Erick
Very interesting research. But I am finding difficult to understand how
you got 1.4 M objects.
Let me try to explain what I have seen in the young deployment of RPKI.
For simplicity let's use the "hosted" model of RIRs.
Let's suppose, each RIR issues in average 1 certificate per member
containing all the resources (v4,v6,ASNs). I would say that there are
40,000 entities holding IP(4 and 6) prefixes and/or ASNs in the world
(same as number of ASs). What I have see is that most prefix holders
issue one roa with all the resources, but let's use 5 ROAs per
organization as average. Then we have:
40,000 certificates
200,000 roas
80,000 CRL,manifest
40,000 ghostbuster (not very deployed but let's count it)
Am I missing something besides the Router EE? Or is the Router EE that
makes the difference?
It seems that we agree that Ototal is the same equation, but the values
for Cas, Eas, etc. are different.
But, anyways. It's aprox 350K objects. If we want to load all in 5
minutes (it would be good to define what is acceptable) we need to
deliver objects in less 0.00085 secs.
Regards,
as
On 15/11/2012 01:47, Eric Osterweil wrote:
> Hey everyone,
>
> A couple of us have done some quick back-of-the-envelope style calculations
> to help get an idea of what a global deployment of RPKI (supporting a global
> BGPSEC deployment) might look like, if we were to be able to deploy it.
> We've written up our methodology, evaluation, and findings in a short little
> tech-note here:
> http://techreports.verisignlabs.com/tr-lookup.cgi?trid=1120005
>
> What we tried to do was calculate an extreme _lower_bound_ on what the
> overall gather/fetch times might be for a cache trying to gather a fully
> deployed RPKI repository.

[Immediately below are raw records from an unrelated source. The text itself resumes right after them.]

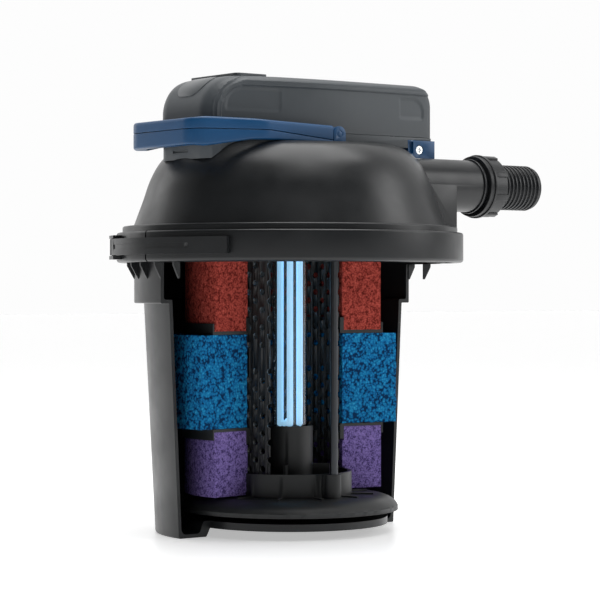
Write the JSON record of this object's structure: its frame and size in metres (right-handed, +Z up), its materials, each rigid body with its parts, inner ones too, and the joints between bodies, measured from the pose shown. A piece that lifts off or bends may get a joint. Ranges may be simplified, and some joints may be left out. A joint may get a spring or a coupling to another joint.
{
  "type": "pressurized pond filter",
  "caption": "Bucket-shaped pond pressure filter shown cut open, with stacked foams on a perforated core tube, a lamp, a clamping ring, a domed lid and a carrying handle.",
  "frame": {"origin": "centre of the bucket's foot, on the ground, on the axis of the bucket", "axes": "+Z up along the bucket's axis, +X towards the hose connections"},
  "size_m": [0.4792, 0.38, 0.4936],
  "materials": {
    "casing_black": "satin moulded",
    "head_grey": "satin moulded",
    "panel_grey": "smooth",
    "handle_blue": "satin moulded",
    "steel": "drawn",
    "bright_steel": "polished",
    "seal_rubber": "matte",
    "foam_red": "open-cell foam",
    "foam_blue": "coarse open-cell foam",
    "foam_purple": "open-cell foam",
    "ballast_metal": "painted",
    "lamp_glass": "clear, lit",
    "quartz": "clear"
  },
  "bodies": {
    "filter_body": {"bucket": "casing_black", "rim_seal": "seal_rubber", "ring_hinge_pin": "steel", "lid": "casing_black", "insert_plate": "casing_black", "outlet_chamber": "casing_black", "hose_tail_outlet": "casing_black", "hose_tail_inlet": "casing_black", "port_gaskets": "seal_rubber", "foam_red": "foam_red", "core_tube": "casing_black", "lamp_guard": "casing_black", "rod_seals": "seal_rubber", "head_cover": "head_grey", "head_base": "head_grey", "head_gasket": "seal_rubber", "top_panel": "panel_grey", "top_rail": "head_grey", "rear_lock": "handle_blue", "lock_screw": "bright_steel", "cover_screws": "steel", "ballast": "ballast_metal", "lamp_socket": "casing_black", "sleeve_nut": "casing_black", "sleeve_seal": "seal_rubber", "uv_lamp": "lamp_glass", "quartz_sleeve": "quartz", "cable_gland": "casing_black"},
    "clamp_near": {"clamp_ring_near": "casing_black"},
    "clamp_far": {"clamp_ring_far": "casing_black", "latch_pin": "steel"},
    "latch": {"latch_lever": "casing_black", "latch_link_pin": "steel"},
    "latch_strap": {"latch_link": "casing_black"},
    "nut_outlet": {"union_nut_outlet": "casing_black"},
    "nut_inlet": {"union_nut_inlet": "casing_black"},
    "upper_stage": {"separator_upper": "casing_black", "foam_blue": "foam_blue"},
    "lower_stage": {"separator_lower": "casing_black", "foam_purple": "foam_purple"},
    "lift": {"base_plate": "casing_black", "lift_rods": "steel", "rod_nuts": "steel", "handle_brackets": "handle_blue", "handle_pins": "handle_blue"},
    "handle": {"handle_upper": "handle_blue", "handle_lower": "handle_blue", "handle_screws": "steel"}
  },
  "joints": [
    {"name": "handle_swing", "type": "hinge", "parent": "lift", "child": "handle", "pos_m": [0, 0, 0.4305], "axis": [0, 1, 0], "range_deg": [0, 98]},
    {"name": "cleaning_lift", "type": "slide", "parent": "filter_body", "child": "lift", "axis": [0, 0, 1], "range_m": [0, 0.075], "deforming": ["foam_purple"]},
    {"name": "upper_separator_slide", "type": "slide", "parent": "filter_body", "child": "upper_stage", "axis": [0, 0, 1], "range_m": [0, 0.0245], "deforming": ["foam_red"]},
    {"name": "lower_separator_slide", "type": "slide", "parent": "filter_body", "child": "lower_stage", "axis": [0, 0, 1], "range_m": [0, 0.0545], "deforming": ["foam_blue"]},
    {"name": "latch_swing", "type": "hinge", "parent": "clamp_far", "child": "latch", "pos_m": [-0.17996, 0.07639, 0.31], "axis": [0, 0, -1], "range_deg": [0, 110]},
    {"name": "latch_strap_swing", "type": "hinge", "parent": "latch", "child": "latch_strap", "pos_m": [-0.18893, 0.04362, 0.31], "axis": [0, 0, 1], "range_deg": [0, 39]},
    {"name": "clamp_near_swing", "type": "hinge", "parent": "filter_body", "child": "clamp_near", "pos_m": [0.195, 0, 0.31], "axis": [0, 0, 1], "range_deg": [0, 6.1]},
    {"name": "clamp_far_swing", "type": "hinge", "parent": "filter_body", "child": "clamp_far", "pos_m": [0.195, 0, 0.31], "axis": [0, 0, -1], "range_deg": [0, 6.1]},
    {"name": "nut_outlet_turn", "type": "hinge", "parent": "filter_body", "child": "nut_outlet", "pos_m": [0.207, -0.0805, 0.38], "axis": [1, 0, 0], "continuous": true},
    {"name": "nut_inlet_turn", "type": "hinge", "parent": "filter_body", "child": "nut_inlet", "pos_m": [0.207, 0.0805, 0.38], "axis": [1, 0, 0], "continuous": true}
  ],
  "couplings": [
    {"joint": "upper_separator_slide", "follows": "cleaning_lift", "ratio": 0.32},
    {"joint": "lower_separator_slide", "follows": "cleaning_lift", "ratio": 0.72},
    {"joint": "latch_strap_swing", "follows": "latch_swing", "ratio": 0.35},
    {"joint": "clamp_near_swing", "follows": "latch_swing", "ratio": 0.055},
    {"joint": "clamp_far_swing", "follows": "latch_swing", "ratio": 0.055}
  ]
}
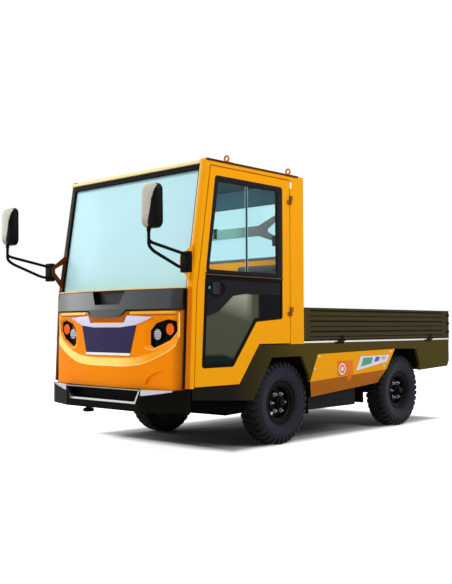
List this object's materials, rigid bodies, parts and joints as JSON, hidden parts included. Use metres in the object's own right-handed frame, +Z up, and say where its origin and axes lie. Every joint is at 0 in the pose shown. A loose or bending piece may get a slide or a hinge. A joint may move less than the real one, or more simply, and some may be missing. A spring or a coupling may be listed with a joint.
{
  "type": "airport baggage tug",
  "caption": "Electric platform tug with a flat-fronted two-door cab, dark side skirts, and a ribbed dropside bed with a towing jaw behind.",
  "frame": {"origin": "on the ground under the middle of the whole vehicle's box", "axes": "+Z up, front faces -Y, the vehicle's left side is +X"},
  "size_m": [1.902, 4.276, 2.249],
  "materials": {
    "chassis_black": "satin black paint",
    "cast_steel": "rough black casting",
    "tyre_rubber": "matt rubber",
    "rim_black": "satin black paint",
    "battery_case": "satin black paint",
    "body_yellow": "glossy paint",
    "nose_orange": "glossy moulding",
    "cover_red": "glossy moulding",
    "olive_skirt": "satin paint",
    "black_plastic": "grained black plastic",
    "cab_inner": "grained lining",
    "clear_glass": "tinted glass",
    "grey_brace": "satin paint",
    "seat_cloth": "woven cover",
    "plate_indigo": "glossy panel",
    "cowl_grey": "satin moulding",
    "lamp_clear": "fluted lens",
    "lamp_amber": "amber lens",
    "lamp_red": "red lens",
    "eye_orange": "painted steel",
    "deck_metal": "brushed sheet",
    "side_olive": "satin paint"
  },
  "bodies": {
    "root": {"chassis_frame": "chassis_black", "front_axle": "cast_steel", "rear_axle": "cast_steel", "drive_motor": "cast_steel", "leaf_springs": "chassis_black", "batteries": "battery_case", "battery_panels": "body_yellow", "charge_cover": "cover_red", "skirts": "olive_skirt", "arch_liners": "black_plastic", "sill_aprons": "black_plastic", "cab_frame": "body_yellow", "cab_floor": "cab_inner", "roof_panel": "body_yellow", "windscreen": "clear_glass", "rear_window": "clear_glass", "window_brace": "grey_brace", "dashboard": "black_plastic", "steering_wheel": "black_plastic", "seat_bases": "chassis_black", "seat_cushion_left": "seat_cloth", "seat_cushion_right": "seat_cloth", "seat_back_left": "seat_cloth", "seat_back_right": "seat_cloth", "fascia": "nose_orange", "front_plate": "plate_indigo", "cowl": "cowl_grey", "lamp_housings": "black_plastic", "clear_lamps": "lamp_clear", "amber_lamps": "lamp_amber", "front_bumper": "black_plastic", "mirror_arms": "black_plastic", "mirror_heads": "black_plastic", "lifting_eyes": "eye_orange", "deck": "deck_metal", "bed_frame": "chassis_black", "bed_posts": "side_olive", "rear_coupling": "chassis_black", "rear_lamps": "lamp_red"},
    "steer_left": {"knuckle_left": "cast_steel"},
    "steer_right": {"knuckle_right": "cast_steel"},
    "steer_rod": {"track_rod": "cast_steel"},
    "wheel_front_left": {"tyre_front_left": "tyre_rubber", "rim_front_left": "rim_black"},
    "wheel_front_right": {"tyre_front_right": "tyre_rubber", "rim_front_right": "rim_black"},
    "wheel_rear_left": {"tyre_rear_left": "tyre_rubber", "rim_rear_left": "rim_black"},
    "wheel_rear_right": {"tyre_rear_right": "tyre_rubber", "rim_rear_right": "rim_black"},
    "door_leaf_left": {"door_left": "body_yellow", "door_glass_left": "clear_glass"},
    "door_leaf_right": {"door_right": "body_yellow", "door_glass_right": "clear_glass"},
    "side_left": {"dropside_left": "side_olive"},
    "side_right": {"dropside_right": "side_olive"},
    "tail": {"tailgate": "side_olive"}
  },
  "joints": [
    {"name": "steer_left_turn", "type": "hinge", "parent": "root", "child": "steer_left", "pos_m": [0.572, -0.582, 0.338], "axis": [0, 0, 1], "range_deg": [-28, 28]},
    {"name": "steer_right_turn", "type": "hinge", "parent": "root", "child": "steer_right", "pos_m": [-0.572, -0.582, 0.338], "axis": [0, 0, 1], "range_deg": [-28, 28]},
    {"name": "steer_rod_turn", "type": "hinge", "parent": "steer_left", "child": "steer_rod", "pos_m": [0.572, -0.432, 0.2752], "axis": [0, 0, 1], "range_deg": [-28, 28]},
    {"name": "spin_front_left", "type": "hinge", "parent": "steer_left", "child": "wheel_front_left", "pos_m": [0.661, -0.582, 0.338], "axis": [1, 0, 0], "continuous": true},
    {"name": "spin_front_right", "type": "hinge", "parent": "steer_right", "child": "wheel_front_right", "pos_m": [-0.661, -0.582, 0.338], "axis": [1, 0, 0], "continuous": true},
    {"name": "spin_rear_left", "type": "hinge", "parent": "root", "child": "wheel_rear_left", "pos_m": [0.661, 1.208, 0.338], "axis": [1, 0, 0], "continuous": true},
    {"name": "spin_rear_right", "type": "hinge", "parent": "root", "child": "wheel_rear_right", "pos_m": [-0.661, 1.208, 0.338], "axis": [1, 0, 0], "continuous": true},
    {"name": "door_left_swing", "type": "hinge", "parent": "root", "child": "door_leaf_left", "pos_m": [0.816, -0.54, 1.5], "axis": [0, 0, 1], "range_deg": [0, 85]},
    {"name": "door_right_swing", "type": "hinge", "parent": "root", "child": "door_leaf_right", "pos_m": [-0.816, -0.54, 1.5], "axis": [0, 0, -1], "range_deg": [0, 85]},
    {"name": "side_left_drop", "type": "hinge", "parent": "root", "child": "side_left", "pos_m": [0.815, 0.868, 0.831], "axis": [0, 1, 0], "range_deg": [0, 180]},
    {"name": "side_right_drop", "type": "hinge", "parent": "root", "child": "side_right", "pos_m": [-0.815, 0.868, 0.831], "axis": [0, -1, 0], "range_deg": [0, 180]},
    {"name": "tail_drop", "type": "hinge", "parent": "root", "child": "tail", "pos_m": [0, 2.098, 0.831], "axis": [-1, 0, 0], "range_deg": [0, 180]}
  ],
  "couplings": [
    {"joint": "steer_right_turn", "follows": "steer_left_turn", "ratio": 1},
    {"joint": "steer_rod_turn", "follows": "steer_left_turn", "ratio": -1}
  ]
}
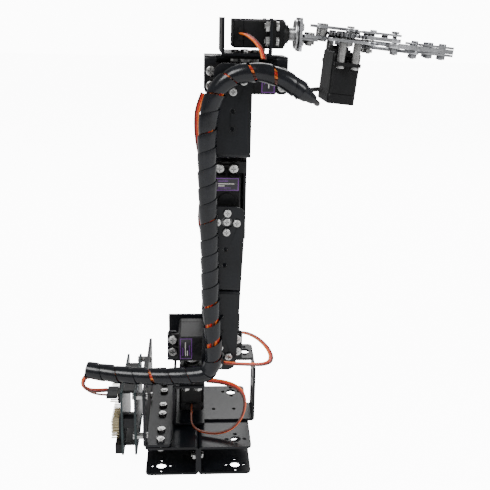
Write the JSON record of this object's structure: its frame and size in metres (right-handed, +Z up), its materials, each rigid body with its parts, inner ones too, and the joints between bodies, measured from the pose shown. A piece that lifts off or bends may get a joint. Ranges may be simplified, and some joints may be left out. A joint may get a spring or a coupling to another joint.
{
  "type": "robot arm with gripper",
  "caption": "Six-servo desktop robot arm of black sheet brackets on a flanged base, with a geared parallel gripper, stacked controller boards and a wrapped wiring harness",
  "frame": {"origin": "Centre of the four corner pilot holes in the base's bottom flanges, on the surface it stands on", "axes": "+Z up, +X the way the gripper reaches, -Y the side of the servo horns and the harness"},
  "size_m": [0.2625, 0.1046, 0.3414],
  "materials": {
    "bracket": "satin black anodised sheet aluminium",
    "servo_case": "fine-textured black plastic",
    "servo_inside": "steel motor can and gears",
    "horn": "turned aluminium",
    "claw_sheet": "brushed aluminium sheet",
    "fastener": "bright plated steel",
    "pin": "gold-plated pins",
    "board": "dark solder mask",
    "header": "black connector plastic",
    "wrap": "black spiral wrap",
    "lead": "three-wire servo lead, brown, red and orange",
    "bearing": "steel flanged bearing"
  },
  "bodies": {
    "base": {"beam_left": "bracket", "beam_right": "bracket", "controller_rail": "bracket", "cradle": "bracket", "pan_holder": "bracket", "pan_servo_case": "servo_case", "pan_servo_drive": "servo_inside", "main_board": "board", "servo_board": "board", "board_headers": "header", "board_pins": "pin", "base_fasteners": "fastener", "harness_base": "wrap", "pan_lead": "lead"},
    "turret": {"pan_horn": "horn", "turret_plate": "bracket", "shoulder_holder": "bracket", "shoulder_servo_case": "servo_case", "shoulder_servo_drive": "servo_inside", "turret_fasteners": "fastener", "harness_swing": "wrap", "shoulder_lead": "lead"},
    "upper_arm": {"shoulder_horn": "horn", "lower_link": "bracket", "upper_link": "bracket", "elbow_horn": "horn", "upper_arm_bearings": "bearing", "upper_arm_fasteners": "fastener", "harness_riser": "wrap"},
    "forearm": {"elbow_holder": "bracket", "elbow_servo_case": "servo_case", "elbow_servo_drive": "servo_inside", "forearm_link": "bracket", "wrist_horn": "horn", "wrist_bearing": "bearing", "forearm_fasteners": "fastener", "harness_forearm": "wrap", "elbow_lead": "lead"},
    "wrist": {"pitch_holder": "bracket", "pitch_servo_case": "servo_case", "roll_holder": "bracket", "roll_servo_case": "servo_case", "wrist_servo_drives": "servo_inside", "wrist_fasteners": "fastener", "harness_wrist": "wrap", "roll_lead": "lead"},
    "claw": {"roll_horn": "horn", "claw_mount": "claw_sheet", "claw_base": "claw_sheet", "claw_cover": "claw_sheet", "claw_fasteners": "fastener", "gripper_servo_case": "servo_case", "gripper_servo_drive": "servo_inside", "gripper_lead": "wrap"},
    "drive_gear": {"drive_arm": "claw_sheet"},
    "driven_gear": {"driven_arm": "claw_sheet"},
    "far_link": {"far_follower": "claw_sheet"},
    "near_link": {"near_follower": "claw_sheet"},
    "far_jaw": {"far_finger": "claw_sheet"},
    "near_jaw": {"near_finger": "claw_sheet"}
  },
  "joints": [
    {"name": "pan", "type": "hinge", "parent": "base", "child": "turret", "pos_m": [-0.0055, -0.001, 0.081], "axis": [0, 0, 1], "range_deg": [-90, 90], "deforming": ["harness_swing", "pan_lead", "harness_base"]},
    {"name": "shoulder", "type": "hinge", "parent": "turret", "child": "upper_arm", "pos_m": [0.015, -0.021, 0.098], "axis": [0, 1, 0], "range_deg": [-90, 90], "deforming": ["harness_riser", "shoulder_lead"]},
    {"name": "elbow", "type": "hinge", "parent": "upper_arm", "child": "forearm", "pos_m": [0.01917, -0.021, 0.20192], "axis": [0, -1, 0], "range_deg": [-90, 90], "deforming": ["harness_forearm"]},
    {"name": "wrist_pitch", "type": "hinge", "parent": "forearm", "child": "wrist", "pos_m": [0.02167, -0.021, 0.29992], "axis": [0, 1, 0], "range_deg": [-90, 60], "deforming": ["harness_wrist"]},
    {"name": "wrist_roll", "type": "hinge", "parent": "wrist", "child": "claw", "pos_m": [0.06887, -0.001, 0.32992], "axis": [1, 0, 0], "range_deg": [-90, 90], "deforming": ["gripper_lead"]},
    {"name": "grip", "type": "hinge", "parent": "claw", "child": "drive_gear", "pos_m": [0.10325, 0.013, 0.32708], "axis": [0.0872, 0, 0.9962], "range_deg": [-24, 36]},
    {"name": "driven_gear_turn", "type": "hinge", "parent": "claw", "child": "driven_gear", "pos_m": [0.10325, -0.015, 0.32708], "axis": [0.0872, 0, 0.9962], "range_deg": [-36, 24]},
    {"name": "far_link_turn", "type": "hinge", "parent": "claw", "child": "far_link", "pos_m": [0.11919, 0.006, 0.32569], "axis": [0.0872, 0, 0.9962], "range_deg": [-24, 36]},
    {"name": "near_link_turn", "type": "hinge", "parent": "claw", "child": "near_link", "pos_m": [0.11919, -0.008, 0.32569], "axis": [0.0872, 0, 0.9962], "range_deg": [-36, 24]},
    {"name": "far_jaw_turn", "type": "hinge", "parent": "drive_gear", "child": "far_jaw", "pos_m": [0.13028, 0.02996, 0.32472], "axis": [0.0872, 0, 0.9962], "range_deg": [-36, 24]},
    {"name": "near_jaw_turn", "type": "hinge", "parent": "driven_gear", "child": "near_jaw", "pos_m": [0.13028, -0.03196, 0.32472], "axis": [0.0872, 0, 0.9962], "range_deg": [-24, 36]}
  ],
  "couplings": [
    {"joint": "driven_gear_turn", "follows": "grip", "ratio": -1},
    {"joint": "far_link_turn", "follows": "grip", "ratio": 1},
    {"joint": "near_link_turn", "follows": "grip", "ratio": -1},
    {"joint": "far_jaw_turn", "follows": "grip", "ratio": -1},
    {"joint": "near_jaw_turn", "follows": "grip", "ratio": 1}
  ]
}
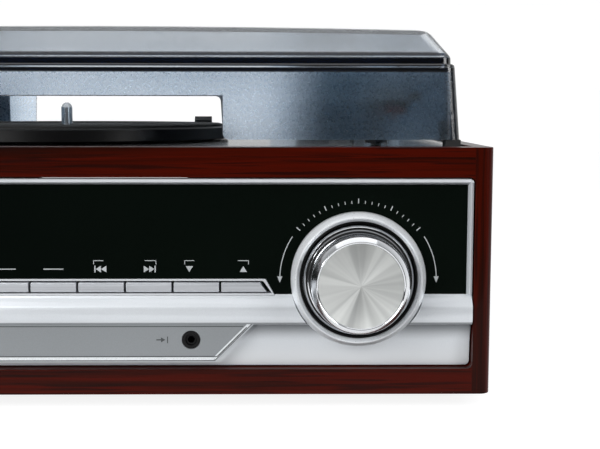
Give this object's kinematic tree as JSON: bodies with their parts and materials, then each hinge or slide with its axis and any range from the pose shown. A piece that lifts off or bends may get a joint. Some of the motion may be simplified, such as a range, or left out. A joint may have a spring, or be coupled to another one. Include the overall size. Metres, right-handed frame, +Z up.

This seemed to be particularly opportune moment to
> raise this topic, re: some comments recently posted in the thread, ``Re:
> [sidr] additions and changes to agenda on Friday:''
>> 1) size of a single repository (pick a large ISP as a for-instance,
>> some one like L3 who has ~30k customers, each with 5 routes average x2
>> for keyroll situations? - or better yet, make up your own set of
>> numbers, document them and the reasoning why)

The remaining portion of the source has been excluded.